Cette décision s’inscrit dans la foulée de la nouvelle trilogie d’arrêts rendus par la Cour suprême sur les libertés syndicales en janvier 2015. Le texte de la décision est disponible à :
http://www.canlii.org/en/on/onsc/doc/2016/2016onsc418/2016onsc418.html
Les faits
En juin 2011, le gouvernement conservateur adopte la Loi sur le rétablissement de la livraison du courrier aux Canadiens, L.C. 2011 ch. 17 (la Loi). Cette loi fait suite à des négociations infructueuses en vue du renouvellement de la convention collective expirée depuis le 31 janvier de la même année entre le STTP et la Société canadienne des postes (l’employeur). Le STTP, craignant une telle législation, choisit d’effectuer une série de grèves rotatives et ponctuelles dans différentes régions du pays plutôt qu’une grève générale illimitée. Embêtée par ces grèves, la Société canadienne des postes déclenche un lock out général. La même journée, le gouvernement annonce l’adoption rapide d’une loi de retour au travail. La Loi est adoptée 11 jours plus tard.
Les principales caractéristiques de la Loi sont : 1) Le retour immédiat au travail ; 2) l’interdiction de faire toute grève ou tout lock out ; 3) l’imposition d’un arbitrage de type « choix d’une offre finale ; 4) L’imposition unilatérale de certaines conditions de travail soit les augmentations salariales et la durée de la convention collective ; 5) L’imposition de sanctions pénales sévères en cas de contravention à la loi.
Le texte de la loi : http://lois-laws.justice.gc.ca/PDF/2011_17.pdf
Après l’adoption de la Loi, les négociations se poursuivent et le STTP revoit ses propositions à la baisse alors que l’employeur durcit les siennes. Une entente est éventuellement conclue sans qu’un arbitre de différend ait à rendre une sentence.
La décision
S’inspirant largement des arrêts récents de la Cour suprême, le juge Firestone de la Cour supérieure de l’Ontario conclut que le Loi contrevient à la liberté d’association protégée par la Charte. En effet, la Loi constitue une entrave substantielle au droit à un processus véritable de négociation collective, tel que décrit dans l’arrêt Saskatchewan Federation of Labour (voir les références ci-après).
Le juge analyse les circonstances factuelles afin de déterminer si l’équilibre des forces entre les parties syndicale et patronale a été déréglé ; ou, plus particulièrement, si la capacité des salariés à négocier collectivement leurs conditions de travail a été brimée de façon significative. Le juge estime que la privation du droit de grève imposée par la Loi eu cet effet. Il s’appuie notamment sur les changements de positions des parties durant les négociations tenues après l’adoption de la Loi.

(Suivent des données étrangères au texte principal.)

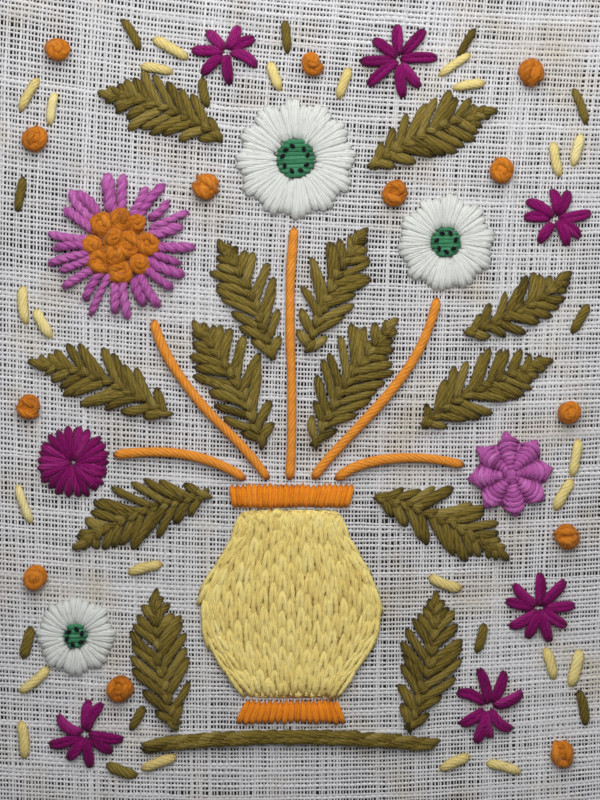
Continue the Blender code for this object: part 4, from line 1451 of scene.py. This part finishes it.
@dataclass(frozen=True)
class Studio:
    """A pale table, soft daylight from past the panel's upper end and a camera straight above."""

    view_length: float = 173.3
    camera_height: float = 350.0
    sensor: float = 36.0
    table_half: float = 12000.0
    table_drop: float = 0.05
    table_tint: Colour = (214, 213, 210)
    window: Triple = (10.0, 180.0, 250.0)
    window_size: float = 320.0
    window_power: float = 1.2
    room_tint: Colour = (236, 240, 246)
    room_strength: float = 0.19

    def stage(self) -> None:
        """Place the table under the panel, larger than any view shows."""
        half = self.table_half
        corners = np.array([(-half, -half), (half, -half), (half, half), (-half, half)])
        corners = np.column_stack([corners, np.full(4, -self.table_drop)])
        table = mesh_object("table", corners, np.array([[0, 1, 2, 3]]), np.zeros((0, 3), int), {})
        graph = Graph("table_top", 0.8, 0.5)
        graph.feed(graph.shader, {"Base Color": linear(self.table_tint)})
        table.data.materials.append(graph.material)

    def camera(self) -> None:
        """Look straight down so that the frame's long side spans the view's length."""
        data = bpy.data.cameras.new("camera")
        data.sensor_width = self.sensor
        data.lens = self.sensor * self.camera_height / self.view_length
        data.clip_start = 0.01
        data.clip_end = 10.0
        camera = bpy.data.objects.new("camera", data)
        camera.location = (0.0, 0.0, self.camera_height * MM)
        bpy.context.scene.collection.objects.link(camera)
        bpy.context.scene.camera = camera

    def light(self) -> None:
        """Set a square area light, the window, to face the panel's middle, and the room's light."""
        data = bpy.data.lights.new("window", "AREA")
        data.size = self.window_size * MM
        data.energy = self.window_power
        lamp = bpy.data.objects.new("window", data)
        x, y, z = self.window
        lamp.location = (x * MM, y * MM, z * MM)
        lamp.rotation_euler = (math.atan2(math.hypot(x, y), z), 0.0, math.atan2(-x, y) + math.pi)
        bpy.context.scene.collection.objects.link(lamp)
        world = bpy.data.worlds.new("room")
        world.use_nodes = True
        room = world.node_tree.nodes["Background"].inputs
        room["Color"].default_value = linear(self.room_tint)
        room["Strength"].default_value = self.room_strength
        bpy.context.scene.world = world
        bpy.context.scene.view_settings.view_transform = "Standard"


def settle(piece: Piece, nodes: tuple[str, ...]) -> None:
    """Ride a piece on the panel and the nodes that it stands for, if any."""
    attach(piece, "root")
    if nodes:
        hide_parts(*nodes)
    LOG.info("%s: %d faces", piece.name, len(piece.data.polygons))


def main() -> None:
    """Build the cloth, the worked shapes and the studio, in order."""
    logging.basicConfig(level=logging.INFO, format="%(name)s %(message)s")
    studio = Studio()
    studio.stage()
    studio.camera()
    studio.light()
    shapes = (*URN, *LINES, *LEAVES, *FLOWERS, *KNOTS)
    linen = Linen(pads=[pad for shape in shapes for pad in shape.pads()])
    core, *threads = linen.build()
    settle(core, ("linen_ground",))
    for piece in threads:
        settle(piece, ())
    for shape in shapes:
        for index, piece in enumerate(shape.work(linen)):
            settle(piece, (shape.node,) if index == 0 else ())
    for strewn in SEEDS:
        settle(strewn.work(linen), ())


if __name__ == "__main__":
    main()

Le juge n’accorde pas d’importance au fait que le STTP ait pu exercer son droit de grève pendant une certaine période de temps avant l’adoption de la Loi, contrairement aux salariés visés dans l’affaire Saskatchewan Federation of Labour qui avaient été privés de ce droit dès le départ. Pour le juge, la privation du droit de grève constitue une violation de la liberté d’association, peu importe la durée de cette privation.
Le juge rejette également l’argument selon lequel la poursuite des négociations après l’adoption de la Loi démontre l’absence d’entrave. Pour le juge, il n’est pas nécessaire de démontrer une entrave totale ; il suffit de démontrer que l’équilibre des forces en présence a été déréglé.
Le juge conclut également que la Loi porte atteinte à la liberté d’expression. Rejetant les arguments du Procureur général, il indique que la grève est une forme d’expression en soi, indépendante des activités accessoires que sont le piquetage et la distribution de tracts.
Dans le deuxième volet de son analyse, le juge estime que la violation ne peut se justifier dans une société libre et démocratique au sens de l’article 1 de la Charte. Bien que la Loi réponde à un objectif urgent et réel et que ses dispositions aient un lien rationnel avec l’objectif visé, le juge estime cependant que l’atteinte aux libertés fondamentales n’est pas minimale, comme le requiert le test de l’arrêt Oakes.
Le juge conclut que le mécanisme d’arbitrage imposé par la Loi pour remplacer le droit de grève ne permet pas de rétablir l’équilibre des forces. Il lui reproche principalement l’exclusion de certaines conditions de travail :
« Taking wage increases and the term of the agreement off the table was fatal to the constitutionality of the impugned legislation in the case at bar. »
Le juge déclare ainsi la Loi inconstitutionnelle et ce, rétroactivement à la date de son adoption, comme le veut le principe général en matière d’inconstitutionnalité des lois.